The SEO blogosphere is saturated with talk of social media’s growing importance as a ranking factor. Blogs, including this one, are filled with advice about creating unique and original content for your site regularly (must keep the Panda happy!).
All of that is good, sound advice.
But let’s not forget that links still matter. In fact, they remain the single largest off page factor determining where your website ranks for any given keyword. That hasn’t changed. What has changed is how Google perceives the value of a link and how it determines whether or not that link is one that you’ve acquired for editorial value (a big ‘yay’) or because you paid the blogger to stick your irrelevant link on his high Pagerank website (a big ‘nay’).
When we start a new campaign, whatever the sector is, the first thing we do is identify the competitors (generally, those ranking the highest and carrying out the most activity geared towards achieving rankings for the keywords we’re going after).

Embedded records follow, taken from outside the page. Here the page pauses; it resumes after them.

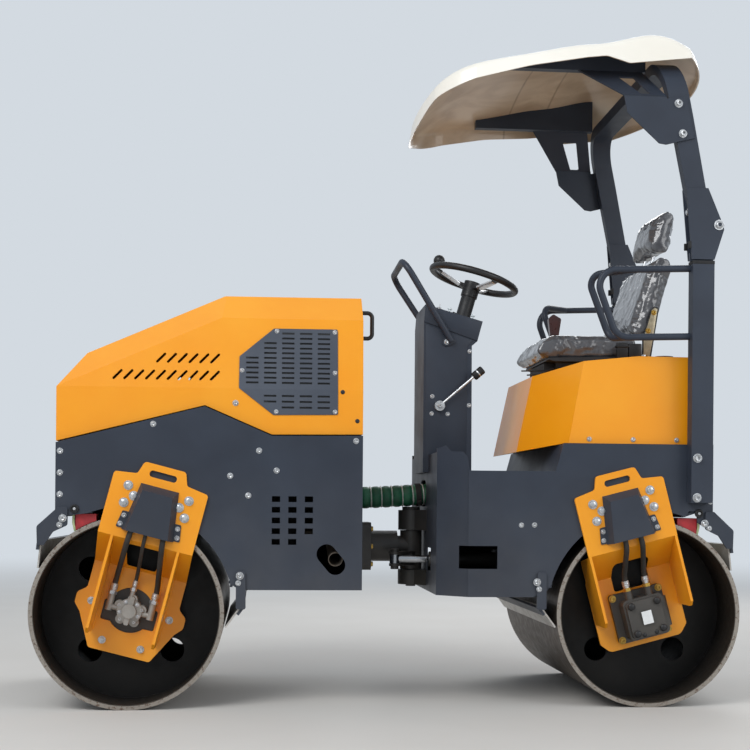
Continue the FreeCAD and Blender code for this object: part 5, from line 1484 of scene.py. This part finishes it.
@dataclass
class Seat:
    """Cushion, back and headrest, puffed from their plain solids and wrapped in creased clear film.

    Attributes:
        voxel: size of the remeshed skin's faces, in metres as all sizes of this class.
        frames: how long the cloth is blown up.
        shrink: how far the skin is drawn in before.
        room: how far a fold may stand past the solid's box, except below it.
        fold_height: height of the film's folds, and wrinkle_height of the fine ones between them.
    """

    shop: Shop
    voxel: float = 0.006
    frames: int = 20
    shrink: float = 0.004
    room: float = 0.006
    folds_per_m: float = 16.0
    wrinkles_per_m: float = 42.0
    fold_height: float = 0.0028
    wrinkle_height: float = 0.0009
    pads: tuple[Pad, ...] = (Pad("seat_cushion", 4.0, 16.0), Pad("seat_back", 4.0, 16.0),
                             Pad("headrest", 4.0, 12.0))

    def start_mesh(self, node: str) -> bpy.types.Mesh:
        """Copy of a node's mesh, closed and drawn in a little.

        Args:
            node: the plain solid's name.

        Returns:
            A new mesh.
        """
        bm = bmesh.new()
        bm.from_mesh(self.shop.frame["nodes"][node].data)
        bmesh.ops.remove_doubles(bm, verts=bm.verts, dist=1e-5)
        bm.normal_update()
        for vert in bm.verts:
            vert.co -= vert.normal * self.shrink
        mesh = bpy.data.meshes.new(node + "_pad")
        bm.to_mesh(mesh)
        bm.free()
        return mesh

    def final_mesh(self, obj: bpy.types.Object) -> None:
        """Replaces an object's mesh by what its modifiers make of it.

        Args:
            obj: the object, whose modifiers are cleared.
        """
        shaped = bpy.data.meshes.new_from_object(obj.evaluated_get(bpy.context.evaluated_depsgraph_get()))
        obj.modifiers.clear()
        obj.data = shaped

    def puff_up(self, obj: bpy.types.Object, pad: Pad) -> None:
        """Blows the pad up as cloth under pressure and keeps each point near its start.

        Args:
            obj: the remeshed pad.
            pad: its pressure and the furthest that a point may move.
        """
        rest = [v.co.copy() for v in obj.data.vertices]
        cloth = obj.modifiers.new("puff", "CLOTH")
        cloth.settings.use_pressure = True
        cloth.settings.uniform_pressure_force = pad.puff
        cloth.settings.effector_weights.gravity = 0
        cloth.point_cache.frame_end = self.frames
        for frame in range(1, self.frames + 1):
            bpy.context.scene.frame_set(frame)
        self.final_mesh(obj)
        bpy.context.scene.frame_set(1)
        for vert, start in zip(obj.data.vertices, rest):
            move = vert.co - start
            if move.length > pad.cap_mm * MM:
                vert.co = start + move.normalized() * pad.cap_mm * MM

    def crease(self, obj: bpy.types.Object, node: str) -> None:
        """Lifts the film's larger folds out of the surface, inside the solid's room.

        Args:
            obj: the pad.
            node: the plain solid's name.
        """
        low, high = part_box(node)
        below = (self.room, self.room, 0.0)
        normals = [v.normal.copy() for v in obj.data.vertices]
        for vert, normal in zip(obj.data.vertices, normals):
            drift = noise.noise_vector(vert.co * self.folds_per_m / 2) * 0.9
            fold = 1 - abs(noise.noise(vert.co * self.folds_per_m + drift))
            fine = 1 - abs(noise.noise(vert.co * self.wrinkles_per_m))
            vert.co += normal * (self.fold_height * (fold ** 6 - 0.35) + self.wrinkle_height * fine ** 5)
            for i in range(3):
                vert.co[i] = min(max(vert.co[i], low[i] - below[i]), high[i] + self.room)

    def build(self) -> None:
        """The three pads."""
        for pad in self.pads:
            mesh = self.start_mesh(pad.node)
            obj = bpy.data.objects.new(pad.node + "_padded", mesh)
            bpy.context.scene.collection.objects.link(obj)
            remesh = obj.modifiers.new("skin", "REMESH")
            remesh.mode = "VOXEL"
            remesh.voxel_size = self.voxel
            self.final_mesh(obj)
            self.puff_up(obj, pad)
            self.crease(obj, pad.node)
            obj.data.shade_smooth()
            obj.data.materials.clear()
            obj.data.materials.append(self.shop.finishes.get(FILMED))
            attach(obj, "rear_frame")
            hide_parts(pad.node)
            log.info("pad %s: %d faces", obj.name, len(obj.data.polygons))


# Studio


@dataclass
class Studio:
    """Pale floor that fades to white, soft lamps and the camera of the reference view."""

    eye: tuple[float, float, float] = (-0.493, -5.249, 0.7505)
    turn: float = 0.0894
    roll: float = 0.0082
    focal_px: float = 1298.06
    frame_px: float = 750.0
    horizon_px: float = 504.7
    sensor_mm: float = 36.0
    backdrop: str = "#D3DAE1"

    def camera(self) -> None:
        """Level camera with a rise, turned a little to the right."""
        data = bpy.data.cameras.new("view")
        data.sensor_width = self.sensor_mm
        data.lens = self.focal_px / self.frame_px * self.sensor_mm
        data.shift_y = (self.horizon_px - self.frame_px / 2) / self.frame_px
        data.clip_end = 200
        right = Vector((math.cos(self.turn), -math.sin(self.turn), 0))
        ahead = Vector((math.sin(self.turn), math.cos(self.turn), 0))
        up = Vector((0, 0, 1))
        across = right * math.cos(self.roll) + up * math.sin(self.roll)
        rise = up * math.cos(self.roll) - right * math.sin(self.roll)
        obj = bpy.data.objects.new("view", data)
        obj.matrix_world = Matrix.Translation(self.eye) @ Matrix((across, rise, -ahead)).transposed().to_4x4()
        bpy.context.scene.collection.objects.link(obj)
        bpy.context.scene.camera = obj

    def floor(self) -> None:
        """Wide pale disc; what the camera sees of it fades into the backdrop with distance."""
        bm = bmesh.new()
        bmesh.ops.create_circle(bm, cap_ends=True, segments=96, radius=40.0)
        mesh = bpy.data.meshes.new("floor")
        bm.to_mesh(mesh)
        bm.free()
        obj = bpy.data.objects.new("floor", mesh)
        bpy.context.scene.collection.objects.link(obj)
        material = bpy.data.materials.new("pale_floor")
        material.use_nodes = True
        tree = material.node_tree
        shader = tree.nodes["Principled BSDF"]
        place = add_node(tree, "ShaderNodeTexCoord").outputs["Object"]
        mottle = add_node(tree, "ShaderNodeTexNoise", {"Vector": place, "Scale": 1.4, "Detail": 6.0})
        tone = add_node(tree, "ShaderNodeMix", {MIX_FACTOR: mottle.outputs["Fac"], MIX_A: linear("#D3D0CB"),
                                                MIX_B: linear("#C9C5BF")}, data_type="RGBA")
        tree.links.new(tone.outputs[MIX_RESULT], shader.inputs["Base Color"])
        shader.inputs["Roughness"].default_value = 0.85
        reach = add_node(tree, "ShaderNodeVectorMath", {0: place}, operation="LENGTH")
        fade = add_node(tree, "ShaderNodeMapRange", {"Value": reach.outputs["Value"], "From Min": 3.0,
                                                     "From Max": 14.0}, interpolation_type="SMOOTHSTEP")
        seen = add_node(tree, "ShaderNodeLightPath").outputs["Is Camera Ray"]
        share = add_node(tree, "ShaderNodeMath", {0: fade.outputs[0], 1: seen}, operation="MULTIPLY")
        white = add_node(tree, "ShaderNodeEmission", {"Color": linear(self.backdrop), "Strength": 1.0})
        mixed = add_node(tree, "ShaderNodeMixShader", {0: share.outputs[0], 1: shader.outputs[0],
                                                       2: white.outputs[0]})
        tree.links.new(mixed.outputs[0], tree.nodes["Material Output"].inputs["Surface"])
        mesh.materials.append(material)

    def lamps(self) -> None:
        """Soft key from the front left above, a fill from the right and a lamp behind."""
        for name, place, aim, size, watts in (
                ("key", (-3.4, -4.6, 5.2), (0.0, 0.0, 0.9), 3.5, 265.0),
                ("fill", (4.5, -4.0, 3.0), (0.3, 0.0, 1.0), 3.5, 95.0),
                ("back", (2.5, 4.5, 4.5), (0.0, 0.0, 1.0), 3.5, 120.0)):
            data = bpy.data.lights.new(name, "AREA")
            data.shape = "SQUARE"
            data.size = size
            data.energy = watts
            obj = bpy.data.objects.new(name, data)
            aimed = (Vector(aim) - Vector(place)).to_track_quat("-Z", "Y")
            obj.matrix_world = Matrix.Translation(place) @ aimed.to_matrix().to_4x4()
            bpy.context.scene.collection.objects.link(obj)

    def sky(self) -> None:
        """Soft daylight; the camera sees the pale backdrop."""
        world = bpy.data.worlds.new("sky")
        world.use_nodes = True
        bpy.context.scene.world = world
        tree = world.node_tree
        light = tree.nodes["Background"]
        light.inputs["Color"].default_value = linear("#E4ECF5")
        light.inputs["Strength"].default_value = 0.68
        seen = add_node(tree, "ShaderNodeLightPath")
        either = add_node(tree, "ShaderNodeMath", {0: seen.outputs["Is Camera Ray"],
                                                   1: seen.outputs["Is Transmission Ray"]},
                          operation="MAXIMUM")
        white = add_node(tree, "ShaderNodeBackground", {"Color": linear(self.backdrop), "Strength": 1.0})
        mixed = add_node(tree, "ShaderNodeMixShader", {0: either.outputs[0], 1: light.outputs[0],
                                                       2: white.outputs[0]})
        tree.links.new(mixed.outputs[0], tree.nodes["World Output"].inputs["Surface"])

    def build(self) -> None:
        """Camera, floor, lamps and sky."""
        bpy.context.scene.view_settings.view_transform = "Standard"
        self.camera()
        self.floor()
        self.lamps()
        self.sky()


def corners(bounds: tuple) -> list[list[float]]:
    """Two corners of a box as plain numbers, rounded to a hundredth of a millimetre."""
    return [[round(float(x), 5) for x in corner] for corner in bounds]


def main() -> None:
    """Loads the frame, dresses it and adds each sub-assembly."""
    logging.basicConfig(level=logging.INFO, format="%(message)s")
    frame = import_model()
    shop = Shop(frame, Finishes())
    Studio().build()
    shop.finishes.dress(frame)
    for assembly in (Fasteners, DriveMotors, CentreJoint, DrumWipers, Console, PostTrim, HoodTrim,
                     SeatFittings, Seat):
        assembly(shop).build()
    log.info("%d new pieces", shop.count)


if __name__ == "__main__":
    main()
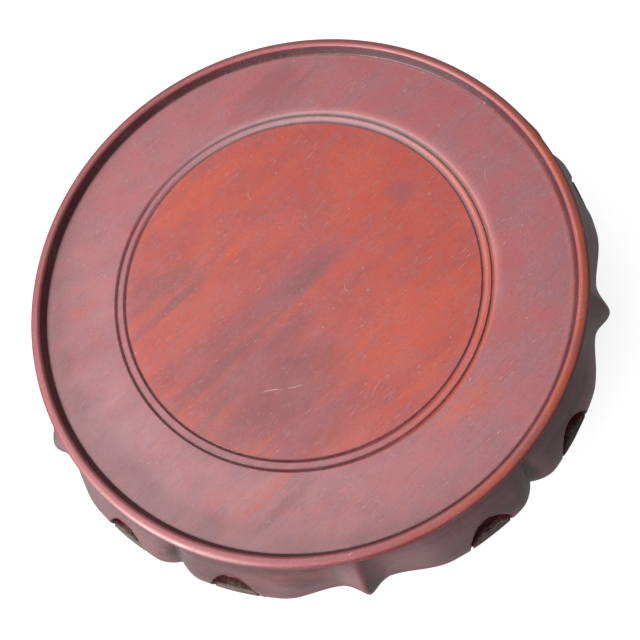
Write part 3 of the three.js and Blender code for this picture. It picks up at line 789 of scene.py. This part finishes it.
def makeTurningTree():
    tree, entry, leave = newGroup("turnedBoard", {
        "Geometry": "Geometry", "Steps": 64, "Floor": 0.08, "Groove Radius": 0.08, "Groove Spacing": 0.004,
        "Inner Flank": 0.001, "Outer Flank": 0.001, "Drift": 0.0, "Drift Angle": 0.0, "Groove Depth": 0.001,
        "Material": "Material",
    }, ["Geometry"], "GeometryNodeTree")
    size = nodeOf(tree, "GeometryNodeAttributeDomainSize", {"Geometry": entry["Geometry"]}, component="MESH")
    count = size["Point Count"]
    grid = nodeOf(tree, "GeometryNodeMeshGrid", {
        "Vertices X": plus(entry["Steps"], 1.0), "Vertices Y": count})
    index = newNode(tree, "GeometryNodeInputIndex").outputs[0]
    spoke = mathOf("FLOOR", over(plus(index, 0.5), count))
    angle = over(times(spoke, 2 * pi), entry["Steps"])
    sample = nodeOf(tree, "GeometryNodeSampleIndex", {
        "Geometry": entry["Geometry"], "Value": newNode(tree, "GeometryNodeInputPosition").outputs[0],
        "Index": mathOf("MODULO", index, count),
    }, data_type="FLOAT_VECTOR", domain="POINT")
    profile = partsOf(sample[0])
    radius, height = profile["X"], profile["Z"]
    half = over(entry["Groove Spacing"], 2.0)
    swing = mathOf("COSINE", minus(angle, entry["Drift Angle"]))
    outer = timesPlus(swing, entry["Drift"], entry["Outer Flank"])
    cuts = []
    for side in ("SUBTRACT", "ADD"):
        line = mathOf(side, entry["Groove Radius"], half)
        away = minus(radius, line)
        rise = over(away, outer)
        fall = over(times(away, -1.0), entry["Inner Flank"])
        cuts.append(minus(1.0, most(rise, fall), clamp=True))
    cut = most(cuts[0], cuts[1])
    onFloor = mathOf("COMPARE", height, entry["Floor"], 0.00001)
    depth = times(times(cut, entry["Groove Depth"]), onFloor)
    spot = nodeOf(tree, "ShaderNodeCombineXYZ", {
        "X": times(radius, mathOf("COSINE", angle)), "Y": times(radius, mathOf("SINE", angle)),
        "Z": minus(height, depth)})
    turned = nodeOf(tree, "GeometryNodeSetPosition", {
        "Geometry": grid["Mesh"], "Position": spot[0]})
    closed = nodeOf(tree, "GeometryNodeMergeByDistance", {
        "Geometry": turned[0], "Distance": 0.000005})
    finishTree(tree, closed[0], entry["Material"], leave["Geometry"])
    return tree


def grown(mesh, tree, values):  # runs a geometry tree on a mesh
    piece = standIn(mesh)
    grow = piece.modifiers.new("grow", "NODES")
    grow.node_group = tree
    for socket in tree.interface.items_tree:
        if socket.in_out == "INPUT" and socket.name in values:
            grow[socket.identifier] = values[socket.name]
    return finished(piece)


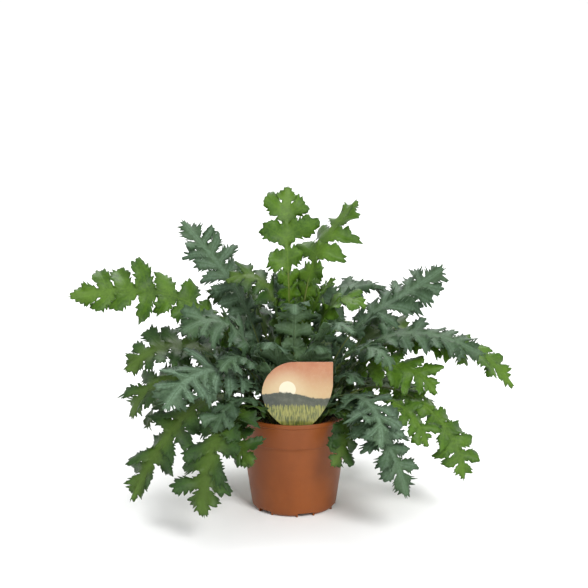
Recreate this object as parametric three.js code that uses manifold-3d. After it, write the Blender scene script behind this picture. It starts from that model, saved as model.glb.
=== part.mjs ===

Then, we take a look at competitor back link profiles. Why? Well there are a few reasons:
If a competitor has some particularly good links, there’s a good chance that we will go out and acquire those too, wherever possible. That will be one tiny part of our link building strategy. The majority will be in acquiring links for editorial value and more often than not, these are links it is difficult for competitors to just simply ‘acquire.’
If you’ve worked with a major brand, a charity or a Government body, you’ll benefit from a link from them. But why would they link to you?
Personally, I’m not a fan of just asking all your clients to link to you. We don’t employ that strategy at Tecmark. If our clients ask if they can link in, of course we gladly take those links. But we don’t employ a strategy of, by default, pasting our links all over a client website.
One thing we do, however, is issue a press release or blog post when we’ve worked on a particularly notable project. We’ll also offer up a version of that to the client for posting on his or her own site (with links to both parties and other relevant content on the web). These links, within these release, benefit both sides but, most importantly, have editorial value. There’s a reason for them being there. And what’s more – competitors cannot replicate them just by emailing the webmaster!
I’ve never been a fan of the whole ‘build it and they will come,’ thing. The sheer volume of unvisited websites on the net testifies to the fact that it simply doesn’t apply online.
Build it, maintain it, market it, share it, nag your friends to share it, revise it, try again… and maybe, if you do it well, they will come.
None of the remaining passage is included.